Nel decreto approvato nei giorni scorsi, si dice che si ritiene “inderogabile la necessità di rendere coerente la misura dei canoni di abbonamento alle radiodiffusioni per l’anno 2014 (…) ai principi guida della Revisione della spesa in un quadro di coerente delimitazione degli obblighi di servizio pubblico da realizzare anche in sede di approvazione del contratto di servizio Rai per gli anni 2013-2015″.
In sostanza, nel decreto ministeriale si ipotizza una riduzione del perimetro del Servizio pubblico. Sulla base della Revisione della spesa del Commissario per la Spending Review Carlo Cottarelli, del quale si conosce solo il “piano di lavoro”, i titoli, ma non i contenuti.
E per di più si ipotizza tale riduzione nel contesto del Contratto di Servizio già approvato dal ministero e dalla Rai e ora al vaglio della Commissione parlamentare di Vigilanza.
Si tratta di una previsione molto grave che getta un’ombra ancor più preoccupante su alcune novità introdotte dal nuovo Contratto e fortemente criticate dall’Usigrai, dalle altre organizzazioni sindacali e da associazioni e movimenti.

Mi auguro che si superino i “pudori” sul tema del canone, e il governo, le forze politiche, le associazioni chiedano al Ministro dello Sviluppo economico conto di tale decisione. E delle ragioni che lo hanno portato ad assumerla.
Non è in discussione il previsto aumento di 1,2 euro del canone. Ma il futuro del Servizio pubblico in Italia. Alla vigilia del rinnovo della Concessione del 2016.
Quanto è avvenuto chiarisce una volta di più, se mai ce ne fosse ancora bisogno, i guasti che crea il fatto che la proprietà della Rai sia nelle mani del governo: ogni anno il ministro di turno può decidere in maniera unilaterale di ridurre le risorse a disposizione della Rai, in barba a qualunque piano di investimenti programmato.

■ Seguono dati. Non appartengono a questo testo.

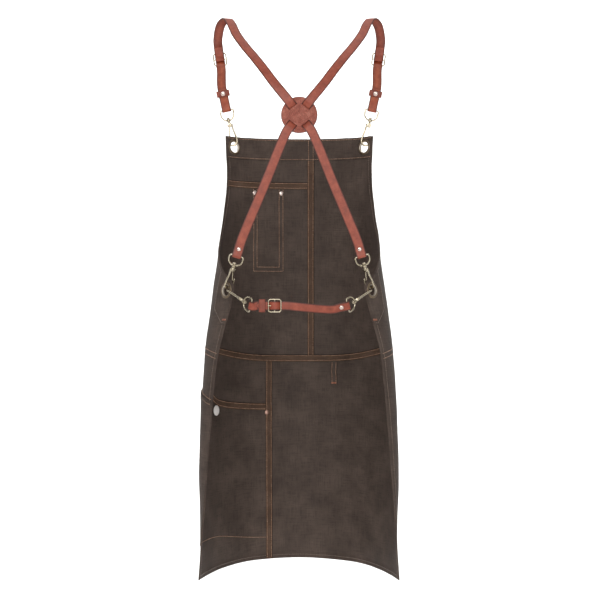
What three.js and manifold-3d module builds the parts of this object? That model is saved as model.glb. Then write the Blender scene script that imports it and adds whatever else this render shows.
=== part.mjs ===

La mancanza di libertà economica è uno dei principali elementi di assenza di autonomia e indipendenza.
Ma purtroppo della Rai ci si ricorda solo per far cassa, e non per approvare quelle riforme indispensabili a renderla autonoma da partiti e governi: riforma dei criteri di nomina dei vertici, riforma del canone per assicurare certezza di risorse, legge sui conflitti di interesse e limiti antitrust.